Ordinary Filipinos who evade arrest are branded fugitives and relentlessly pursued. But when powerful political figures evade accountability within the halls of the Senate itself, the public sees something far more corrosive: a political aristocracy treating institutions not as mechanisms of accountability, but as sanctuaries of convenience. The issue is no longer simply whether Senator dela Rosa can legally escape from his arrest. The issue is whether the Senate itself has become a taxpayer-funded witness protection program for politically connected allies.
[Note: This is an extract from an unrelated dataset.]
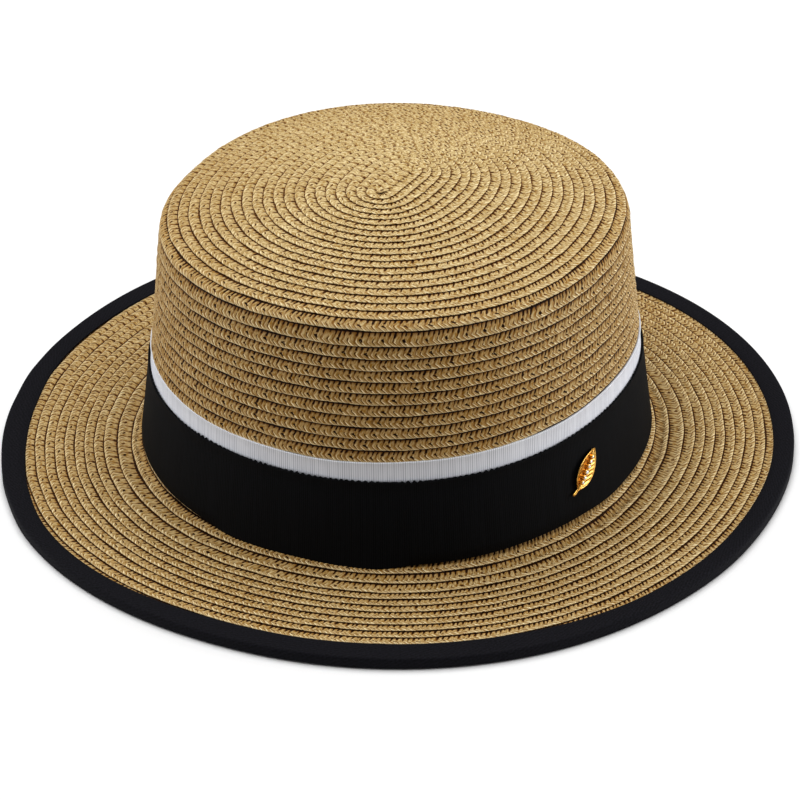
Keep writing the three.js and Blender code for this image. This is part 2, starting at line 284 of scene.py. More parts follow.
def signed_volume(points, quads):
    """Six times the volume inside the quads, positive when they face outwards."""
    a, b, c, d = (points[quads[:, k]] for k in range(4))
    return (np.einsum("ij,ij->i", a, np.cross(b, c)) + np.einsum("ij,ij->i", a, np.cross(c, d))).sum()


class Tube:
    """A closed surface of rings of points: rows x ring x 3, with flat caps unless it wraps.

    uv is rows x ring x 2, and marks is a dict of rows x ring values.
    """

    def __init__(self, rings, wrap=False, uv=None, marks=None):
        rows, ring = rings.shape[:2]
        self.points = rings.reshape(-1, 3)
        quads = quads_between(rows, ring, wrap)
        inside_out = signed_volume(self.points, quads) < 0
        if inside_out:
            quads = quads[:, ::-1]
        self.corners = quads.reshape(-1)
        self.sizes = np.full(len(quads), 4)
        if not wrap:
            first, last = np.arange(ring), np.arange(ring) + (rows - 1) * ring
            caps = [first[::-1], last] if inside_out else [first, last[::-1]]
            self.corners = np.concatenate([self.corners, *caps])
            self.sizes = np.append(self.sizes, [ring, ring])
        self.uv = np.zeros((rows * ring, 2)) if uv is None else uv.reshape(-1, 2)
        self.marks = {
            key: np.broadcast_to(value, (rows, ring)).reshape(-1) for key, value in (marks or {}).items()}


def make_piece(name, tubes, material):
    """One object at the origin from closed surfaces, with a UV map and the marks as attributes."""
    offsets = np.cumsum([0] + [len(tube.points) for tube in tubes[:-1]])
    points = np.concatenate([tube.points for tube in tubes])
    corners = np.concatenate([tube.corners + offset for tube, offset in zip(tubes, offsets)])
    sizes = np.concatenate([tube.sizes for tube in tubes])
    mesh = bpy.data.meshes.new(name)
    mesh.vertices.add(len(points))
    mesh.vertices.foreach_set("co", points.astype(np.float32).ravel())
    mesh.loops.add(len(corners))
    mesh.loops.foreach_set("vertex_index", corners.astype(np.int32))
    mesh.polygons.add(len(sizes))
    mesh.polygons.foreach_set("loop_start", (np.cumsum(sizes) - sizes).astype(np.int32))
    uv = np.concatenate([tube.uv for tube in tubes])[corners]
    mesh.uv_layers.new(name="weave").data.foreach_set("uv", uv.astype(np.float32).ravel())
    for key in tubes[0].marks:
        values = np.concatenate([tube.marks[key] for tube in tubes])
        layer = mesh.attributes.new(key, "FLOAT", "POINT")
        layer.data.foreach_set("value", values.astype(np.float32))
    mesh.polygons.foreach_set("use_smooth", np.full(len(sizes), True))
    mesh.update(calc_edges=True)
    if mesh.validate():
        raise RuntimeError(f"{name} has faces that Blender refuses")
    mesh.materials.append(material)
    piece = bpy.data.objects.new(name, mesh)
    bpy.context.scene.collection.objects.link(piece)
    return piece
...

This matters because institutions derive authority not only from constitutional mandates but also from public trust. When institutions become spectacles, they lose moral legitimacy. Unfortunately, the Senate now increasingly resembles a place where the performance of legality matters more than legality itself. Constitutional principles are invoked with theatrical passion while procedural creativity is simultaneously deployed to avoid their consequences.
The damage also extends to the economy. Investors assess not only economic fundamentals but also governance stability, institutional coherence and political predictability. Countries perceived as politically unstable inevitably struggle to attract long-term investments. This is especially unfortunate because the Philippines currently serves as chair of Asean at a moment when the country is expected to project institutional maturity before regional partners and global investors. Instead, we are showcasing a democracy where a legal arrest can apparently be questioned as illegal by senators.
There is also a bitter irony in all of this. During the Duterte administration’s "war on drugs," the term “collateral damage” was repeatedly invoked to justify civilian deaths in the name of public order. Today, however, the collateral damage has expanded. It now includes democratic institutions, public trust, the Senate itself, and even the country’s international reputation.
The deeper danger lies in the normalization of institutions being subordinated to personal survival strategies. Once institutions cease functioning as mechanisms of accountability and instead become sanctuaries of mutual protection, democracy slowly hollows out from within.
The Supreme Court has already denied the temporary restraining order sought by Senator dela Rosa’s camp to prevent efforts by the executive branch to arrest and surrender him to the International Criminal Court. That denial now places the burden squarely on majority senators to demonstrate whether they still intend to respect constitutional processes or whether constitutionalism itself has become just another inconvenience they can forthwith ignore.
Antonio P. Contreras is a professor at the University of the Philippines Los Baños and vice chairman of the board of state-run PTVNI.